Backyard bird feeders sometimes attract big birds that eat small birds. The most common is the Sharp-shinned Hawk, like the intent and focused bird in this amazing photo from right here in Jericho. 

Sharp-shinned Hawk photo by Mandy Applin

Birds like this have to work hard for their meals. The smaller birds are always alert, and they let each other know when there's a predator in the area. 

Sharp-shinned Hawk at our feeder

Cooper’s Hawks look very similar to the Sharp-shinned Hawk. Both species used to be birds of the deep forest but they have discovered that backyard feeders are like smorgasbords for raptors – and they’re now seen small towns, suburbs and even cities. This big female caught three Mourning Doves at our feeders on three consecutive mornings.

Cooper's Hawk

(Northern Goshawks are the third member of that same family. They’re bigger and grayer than Cooper’s – and much rarer, but they do sometimes haunt backyards.) 

And, finally, our feeders sometimes attract another kind of big bird – one that excites and delights almost everyone!

Imagine that you’re a Barred Owl. You live by catching mice or voles or moles, or maybe a red squirrel from time to time. In winter, all these little creatures are running around in tunnels under the snow. But you have unbelievably good hearing, so good that you can hear where a mouse is, even under many inches of snow.

Barred Owl

BUT – Now imagine that the snow is covered with a layer of ice.
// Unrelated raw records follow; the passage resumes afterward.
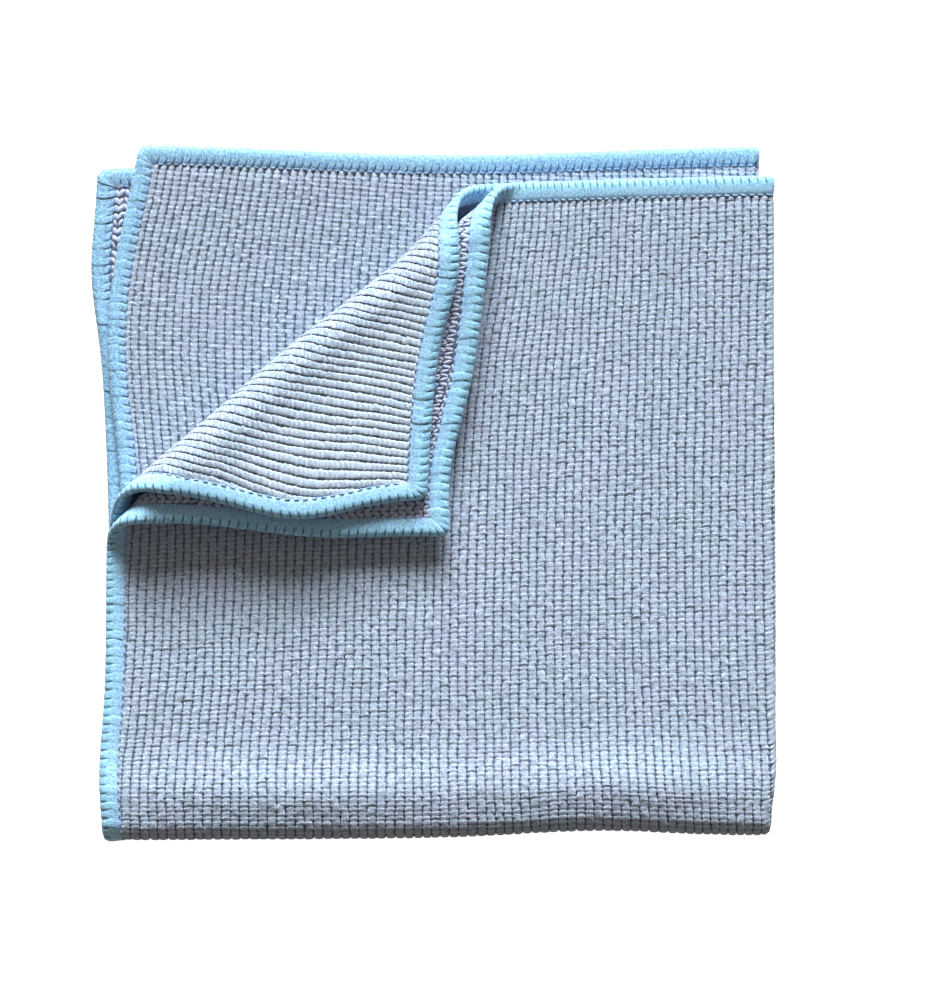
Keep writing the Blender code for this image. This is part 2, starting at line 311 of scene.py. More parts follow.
def brushedMicrofibre(name, roll=None, **changes):
    # the body's colour, tinted in patches, with painted shade over the roll, painted highlights on raised
    # fibres, and painted shade in the larger of the fibres' pits and the sum of groove and seam
    values = {**ribFinish, **changes}
    material, shader = newMaterial(name, values["sockets"])
    tree = material.node_tree

    # the map counts ribs across and stitches along, so its whole part names a stitch
    place = addNode(tree, "UVMap", {}, uv_map="knit").outputs[0]
    axes = addNode(tree, "SeparateXYZ", {0: place}).outputs
    stitch = addNode(tree, "VectorMath", {0: place}, operation="FLOOR").outputs[0]
    chance = addNode(tree, "TexWhiteNoise", {"Vector": stitch}, noise_dimensions="2D").outputs["Value"]
    counts = (values["fibresAcross"], values["fibresAlong"], 1)
    turned = {"Vector": place, "Scale": counts, "Rotation": (0, 0, values["fibreTurn"])}
    fibrePlace = addNode(tree, "Mapping", turned).outputs[0]
    settings = {"Vector": fibrePlace, "Scale": 1.0, "Detail": 3.0, "Distortion": 1.1}
    fibres = addNode(tree, "TexNoise", settings, noise_dimensions="2D").outputs[0]
    solid = addNode(tree, "TexCoord", {}).outputs["Object"]
    settings = {"Vector": solid, "Scale": 1 / values["fuzzSize"], "Detail": 2.0}
    fuzz = addNode(tree, "TexNoise", settings).outputs[0]
    settings = {"Vector": solid, "Scale": 1 / values["tintSize"], "Detail": 2.0}
    patches = addNode(tree, "TexNoise", settings).outputs[0]

    weights = {}
    for shade, source in (("tints", patches), ("glints", fibres), ("pits", fibres)):
        inputs = {"Value": source, **dict(zip(rangeSockets, values[shade]))}
        weights[shade] = addNode(tree, "MapRange", inputs).outputs[0]
    for shade, source in (("groove", axes[0]), ("seam", axes[1])):
        part = addNode(tree, "Math", {0: source}, operation="FRACT").outputs[0]
        part = addNode(tree, "Math", {0: part, 1: 0.5}, operation="SUBTRACT").outputs[0]
        part = addNode(tree, "Math", {0: part}, operation="ABSOLUTE").outputs[0]
        inputs = {"Value": part, **dict(zip(rangeSockets, values[shade]))}
        weights[shade] = addNode(tree, "MapRange", inputs, interpolation_type="SMOOTHSTEP").outputs[0]
    inputs = {"Value": chance, **dict(zip(rangeSockets, (0.0, 1.0, *values["seamWeight"])))}
    chance = addNode(tree, "MapRange", inputs).outputs[0]
    # painted shade: the seam's weight, by chance, added to the groove's, or the fibres' pits where darker
    seam = addNode(tree, "Math", {0: weights["seam"], 1: chance}, operation="MULTIPLY").outputs[0]
    dark = addNode(tree, "Math", {0: weights["groove"], 1: seam}, operation="ADD", use_clamp=True).outputs[0]
    dark = addNode(tree, "Math", {0: dark, 1: weights["pits"]}, operation="MAXIMUM").outputs[0]

    # the colours: random tint, painted highlights on raised fibres, painted shade in grooves, seams and pits
    shades = [(weights["tints"], "tint"), (weights["glints"], "glint"), (dark, "paintedShade")]
    # painted shade over the roll, only for the turned-back corner
    if roll is not None:
        # how far a place lies past the crease's line, in the folded cloth, which sets the painted shade over
        # the roll
        ahead = {0: solid, 1: (*creaseHeading, 0)}
        ahead = addNode(tree, "VectorMath", ahead, operation="DOT_PRODUCT").outputs["Value"]
        line = (fold["creaseStart"] - creaseHeading @ fold["centre"]) * mm
        inputs = {"Value": ahead, "From Min": line + roll[0], "From Max": line + roll[1]}
        rollShadeWeight = addNode(tree, "MapRange", inputs, interpolation_type="SMOOTHSTEP").outputs[0]
        shades.insert(1, (rollShadeWeight, "rollPaintedShade"))
    colour = linear(values["body"])
    for weight, shade in shades:
        inputs = {0: weight, 6: colour, 7: linear(values[shade])}
        colour = addNode(tree, "Mix", inputs, data_type="RGBA").outputs[2]
    tree.links.new(colour, shader.inputs["Base Color"])

    relief = {"Height": fibres, "Distance": values["fibreRelief"]}
    relief = addNode(tree, "Bump", relief).outputs[0]
    relief = {"Height": fuzz, "Distance": values["fuzzRelief"], "Normal": relief}
    relief = addNode(tree, "Bump", relief).outputs[0]
    tree.links.new(relief, shader.inputs["Normal"])
    return material


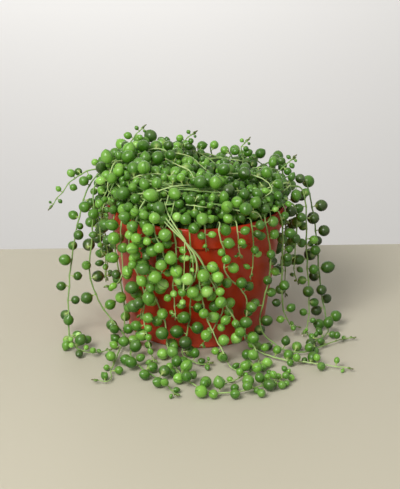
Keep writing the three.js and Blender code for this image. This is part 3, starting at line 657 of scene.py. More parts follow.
# Where leaves crowd round a strand: its name, the middle as angle, radius and height, how far they lie
# from it along each axis, how many places are tried, their usual radius and how light they are
CROWDS = [
    ("strand_left_outer", (-149, 91, 7), (7.5, 7.5, 3.4), 220, 3.0, 1.1),
    ("strand_front_left_2", (-73, 115, 3), (9, 9, 4), 30, 2.7, 0.6),
    ("strand_front_left_2", (-63, 109, 3), (10, 10, 4), 45, 2.8, 0.5),
    ("strand_right_outer", (-24, 88, 3.5), (6, 6, 3), 20, 2.8, 0.6),
    ("strand_front_left_2", (-123, 67, 74), (8, 5, 12), 150, 3.7, 0.5),
    ("strand_front_left_3", (-111, 69, 72), (9, 5, 14), 260, 3.8, 0.5),
    ("strand_front_left_4", (-103, 65, 64), (8, 4, 14), 150, 3.6, 0.5),
    ("spray_front", (-97, 68, 60), (8, 4, 12), 120, 3.6, 0.6),
]
CROWD = {"size": (0.7, 0.5), "apart": 0.2, "overlap": 0.06}


def lowest_reach(radius, length, point, way):
    """How far a leaf reaches below its middle."""
    body = radius * math.sqrt(1 + (length**2 - 1) * way[2] ** 2)
    return body + POINT_END * radius * point * max(0, -way[2])


def leaf(rng, centre, foot, radius, shade, taper=1.0, stray=STRAY):
    """One leaf with its own small differences; the young ones near a tip are slimmer and lighter."""
    way = unit(unit(centre - foot) + stray * rng.normal(size=3))
    young = 1 - taper
    radius = min(LARGEST, radius * FINE_SHARE) * (1 - YOUNG["slimmer"] * young)
    if centre[2] < ON_TABLE["height"]:
        radius *= ON_TABLE["size"]
        shade += ON_TABLE["share"] * (ON_TABLE["shade"] - shade)
    length = LENGTH["usual"] + LENGTH["spread"] * rng.normal() + YOUNG["length"] * young
    point = POINT["least"] + POINT["spread"] * rng.random() + POINT["sharp"] * rng.random() ** 4
    point += YOUNG["point"] * young
    raised = max(0, lowest_reach(radius, length, point, way) - centre[2])
    spin = 2 * math.pi * rng.random()
    shade = shade + SHADE_SPREAD * rng.normal() * (1 - young) + YOUNG["shade"] * young
    return {
        "centre": centre + [0, 0, raised],
        "foot": foot,
        "radius": radius,
        "length": length,
        "point": point,
        "spin": spin,
        "way": way,
        "tint": (shade, rng.random(), 0),
    }


def grown(rng, pearls, shade):
    """The leaves in the places of pearls, as light as a function says for their middles."""
    return [leaf(rng, p["centre"], p["foot"], p["radius"], shade(p["centre"]), p["taper"]) for p in pearls]


def bell(distances, width):
    return np.exp(-((distances / width) ** 2))


def add_stem(shape, path, pearls, rng, shade, tip=True):
    """A stem that bends a little at each leaf, thins towards its tip and ends in small buds."""
    marks = marks_of(path)
    grid = np.linspace(0, marks[-1], max(4, int(marks[-1] / STEM_GRAIN)))
    fine = np.stack([np.interp(grid, marks, path[:, axis]) for axis in range(3)], axis=1)
    thinned = np.clip((grid - marks[-1] + THINNING["over"]) / THINNING["over"], 0, 1)
    radii = FINE_STEM * (1 - THINNING["share"] * thinned * tip)
    for pearl in pearls:
        near = bell(grid - pearl["s"], KNEE["length"])
        fine -= KNEE["bend"] * near[:, None] * unit(pearl["centre"] - pearl["foot"])
        radii += KNOT["radius"] * bell(grid - pearl["s"], KNOT["length"])
    add_tube(shape, fine, radii, STEM_SLOT, (shade, rng.random(), 0))
    if tip:
        add_leaves(shape, buds(fine, rng), BUDS["sides"])


def buds(path, rng):
    """Small pointed leaves at the end of a stem, brownest at the very end."""
    end, along = path[-1], unit(path[-1] - path[-3])
    sideways = unit(np.cross(along, [0.2, 0.3, 0.9]))
    made = []
    for i in range(BUDS["count"]):
        foot = end - along * BUDS["apart"] * i
        lean = along + sideways * (BUDS["lean"] if i % 2 else -BUDS["lean"]) * (i > 0)
        radius = BUDS["radius"] + BUDS["more"] * i
        centre = foot + unit(lean) * radius * BUDS["reach"]
        centre[2] = max(centre[2], radius)
        bud = leaf(rng, centre, foot, radius, BUD_LOOK["shade"], stray=BUD_LOOK["stray"])
        brown, less = BUD_LOOK["brown"]
        tint = (BUD_LOOK["shade"], BUD_LOOK["wax"], brown - less * i)
        made.append({**bud, "length": BUD_LOOK["length"], "point": BUD_LOOK["point"], "tint": tint})
    return made


def filled_in(path, pearls, owner, hanging, lying, rng, taken):
    """The pearls of a stem, with smaller ones on a share of the gaps between them."""
    marks = marks_of(path)
    more = []
    for before, after in zip(pearls, pearls[1:]):
        height = before["centre"][2]
        share = lying if height < 2 * PEARL_RADIUS else hanging * (1 if height > HALF_HEIGHT else THINNED)
        if after["s"] < before["s"] or before["taper"] < FULL or rng.random() > share:
            continue
        for part in FILL["places" if share < 1 else "more_places"]:
            s = before["s"] + (after["s"] - before["s"]) * part
            radius = upto(rng.random, *FILL["size"]) * min(before["radius"], after["radius"])
            point, along = place_at(path, marks, s)
            for _ in range(TRIES):
                way = unit(np.cross(along, rng.normal(size=3)))
                centre = point + way * (radius + FINE_STEM + FILL["off"])
                if centre[2] < radius + RESTING:
                    centre[2] = radius
                if taken.take(centre, radius, owner, apart=FILL["apart"]):
                    more.append({**before, "centre": centre, "radius": radius, "foot": point, "s": s})
                    break
    return pearls + more


# The neck of the bundle: how many stems, from what share of it they are seen, how far apart and how deep
# in the crown they start, and the way in which they lie side by side
NECK_STEMS = 3
NECK_SEEN = 0.36
NECK_SHIFT = np.array([-8.0, -1, -5])  # of their upper ends
NECK_APART = {"ends": 0.5, "spread": 4, "way": [0.9, -0.3, 0.3]}
NECK_SUNK = 7


def neck_stems(path):
    """The neck of the bundle as stems that run side by side and meet where they fan out."""
    share = marks_of(path) / marks_of(path)[-1]
    seen = share > NECK_SEEN
    left = (1 - share[seen][:, None]) / (1 - NECK_SEEN)
    path = path[seen] + NECK_SHIFT * left**2
    inward = unit(np.array([0, 0, CROWN["waist"]]) - path[0])
    for i in range(NECK_STEMS):
        across = (i - 1) * (NECK_APART["ends"] + NECK_APART["spread"] * left)
        yield path + across * NECK_APART["way"] + NECK_SUNK * inward * np.maximum(0, 2 * left - 1) ** 2


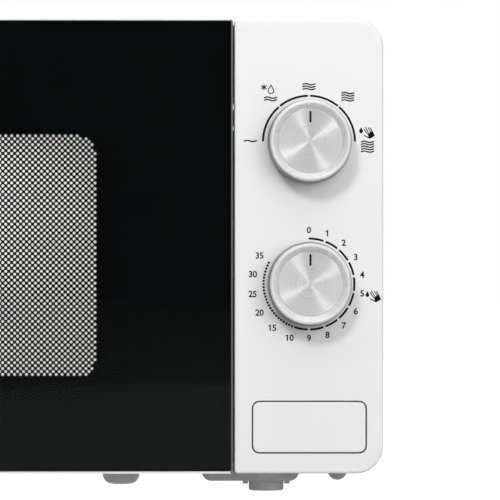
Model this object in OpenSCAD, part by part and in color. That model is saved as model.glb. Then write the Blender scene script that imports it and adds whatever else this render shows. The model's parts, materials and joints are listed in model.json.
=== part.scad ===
// Solo microwave oven with a side-hinged glass door and two rotary dials.
// Millimetres, +Z up, front faces -Y, origin on the floor under the middle of the oven.

/* [Body] */
// Overall width across door and control panel
body_w = 440; // [400:1:520]
// Height of the door and the control panel
front_h = 248; // [236:1:300]
// Height of the lower edge of the front above the floor
foot_h = 11.3; // [8:0.5:20]
// Depth from the face of the door to the screw heads at the back
body_d = 337; // [330:1:420]
// Thickness of the door and of the control panel
front_t = 31; // [30:0.5:36]
// Sheet steel thickness
sheet = 0.8; // [0.6:0.1:1.2]

/* [Cavity] */
// Inside width of the cooking cavity
cav_w = 304; // [290:1:340]
// Inside height of the cooking cavity
cav_h = 202; // [190:1:240]
// Cavity floor above the lower edge of the front
cav_lift = 19.5; // [18:0.5:30]
// Left cavity wall in from the left side of the oven
cav_inset = 20; // [20:1:30]
// Space between the cavity rear wall and the back of the oven
cav_back = 28.5; // [24:0.5:60]
// Radius of the folded corners of the cavity
cavity_r = 3; // [2:0.5:6]

/* [Door] */
// Gap between door and control panel
door_gap = 0.85; // [0.6:0.05:2]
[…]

You hear the mouse with your awesome owl hearing, you drop down with your sharp talons extended, but you can’t break through the ice quickly enough. And the mouse escapes. In winters where there’s a very deep snow cover or when there’s a layer of ice, owls can starve to death.

Barred Owls have figured out that small rodents, like mice, sometimes dig themselves out of their tunnels so they can pick up dropped seeds around backyard feeders. So the owls show up too, waiting in nearby trees.  

Near-starvation must have driven this beautiful Barred Owl to catch a rabbit, which is very big prey for a bird that usually swallows its meals whole.